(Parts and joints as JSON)
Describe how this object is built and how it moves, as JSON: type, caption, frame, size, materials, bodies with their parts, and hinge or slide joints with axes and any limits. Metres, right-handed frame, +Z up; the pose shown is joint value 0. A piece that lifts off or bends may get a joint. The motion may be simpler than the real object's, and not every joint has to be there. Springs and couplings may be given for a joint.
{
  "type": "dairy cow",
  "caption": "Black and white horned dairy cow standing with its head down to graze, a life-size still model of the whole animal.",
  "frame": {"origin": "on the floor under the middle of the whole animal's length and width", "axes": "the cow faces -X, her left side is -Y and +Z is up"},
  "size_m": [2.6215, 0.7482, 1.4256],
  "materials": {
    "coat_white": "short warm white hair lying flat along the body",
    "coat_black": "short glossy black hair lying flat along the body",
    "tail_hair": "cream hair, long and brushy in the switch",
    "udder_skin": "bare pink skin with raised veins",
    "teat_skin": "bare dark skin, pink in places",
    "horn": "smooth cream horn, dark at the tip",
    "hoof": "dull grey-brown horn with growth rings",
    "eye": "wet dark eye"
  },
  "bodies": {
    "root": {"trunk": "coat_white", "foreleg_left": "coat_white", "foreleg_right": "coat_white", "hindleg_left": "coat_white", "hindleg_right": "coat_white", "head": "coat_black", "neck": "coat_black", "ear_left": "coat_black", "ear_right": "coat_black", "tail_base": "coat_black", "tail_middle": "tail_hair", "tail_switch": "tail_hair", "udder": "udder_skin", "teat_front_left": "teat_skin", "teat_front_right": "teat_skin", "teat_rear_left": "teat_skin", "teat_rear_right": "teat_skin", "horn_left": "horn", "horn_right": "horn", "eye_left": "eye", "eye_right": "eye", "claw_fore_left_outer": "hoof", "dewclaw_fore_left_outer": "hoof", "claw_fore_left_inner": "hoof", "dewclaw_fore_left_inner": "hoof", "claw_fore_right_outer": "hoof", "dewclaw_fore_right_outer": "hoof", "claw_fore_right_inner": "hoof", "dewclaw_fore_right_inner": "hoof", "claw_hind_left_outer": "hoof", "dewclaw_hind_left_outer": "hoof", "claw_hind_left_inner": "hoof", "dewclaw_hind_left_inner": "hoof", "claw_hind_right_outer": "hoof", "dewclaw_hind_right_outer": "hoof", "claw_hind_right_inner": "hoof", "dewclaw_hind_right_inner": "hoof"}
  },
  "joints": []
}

* * *

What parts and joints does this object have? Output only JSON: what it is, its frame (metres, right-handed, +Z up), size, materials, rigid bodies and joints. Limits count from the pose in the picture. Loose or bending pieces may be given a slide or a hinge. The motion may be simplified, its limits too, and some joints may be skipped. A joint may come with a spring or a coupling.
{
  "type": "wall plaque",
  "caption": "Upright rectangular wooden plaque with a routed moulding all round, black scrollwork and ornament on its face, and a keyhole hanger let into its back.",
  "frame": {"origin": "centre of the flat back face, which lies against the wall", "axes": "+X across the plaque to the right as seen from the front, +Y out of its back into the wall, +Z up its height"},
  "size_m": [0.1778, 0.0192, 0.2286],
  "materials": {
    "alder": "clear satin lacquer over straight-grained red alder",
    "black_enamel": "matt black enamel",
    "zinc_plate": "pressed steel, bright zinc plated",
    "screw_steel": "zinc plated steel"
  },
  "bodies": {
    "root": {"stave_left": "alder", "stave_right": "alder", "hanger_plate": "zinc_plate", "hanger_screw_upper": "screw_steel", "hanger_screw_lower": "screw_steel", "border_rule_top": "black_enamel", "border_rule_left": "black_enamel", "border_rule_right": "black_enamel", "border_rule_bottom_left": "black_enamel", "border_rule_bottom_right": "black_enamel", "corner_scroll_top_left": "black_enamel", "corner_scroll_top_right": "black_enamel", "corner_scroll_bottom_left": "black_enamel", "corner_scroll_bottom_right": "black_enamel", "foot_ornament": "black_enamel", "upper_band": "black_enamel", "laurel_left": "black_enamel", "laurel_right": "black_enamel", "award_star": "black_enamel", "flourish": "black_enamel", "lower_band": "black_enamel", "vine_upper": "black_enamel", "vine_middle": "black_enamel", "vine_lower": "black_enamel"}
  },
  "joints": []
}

* _Requirement_
Find every line that holds "from" and copy it.

* _Full output_
What parts and joints does this object have? Output only JSON: what it is, its frame (metres, right-handed, +Z up), size, materials, rigid bodies and joints. Limits count from the pose in the picture. Loose or bending pieces may be given a slide or a hinge. The motion may be simplified, its limits too, and some joints may be skipped. A joint may come with a spring or a coupling.
  "frame": {"origin": "centre of the flat back face, which lies against the wall", "axes": "+X across the plaque to the right as seen from the front, +Y out of its back into the wall, +Z up its height"},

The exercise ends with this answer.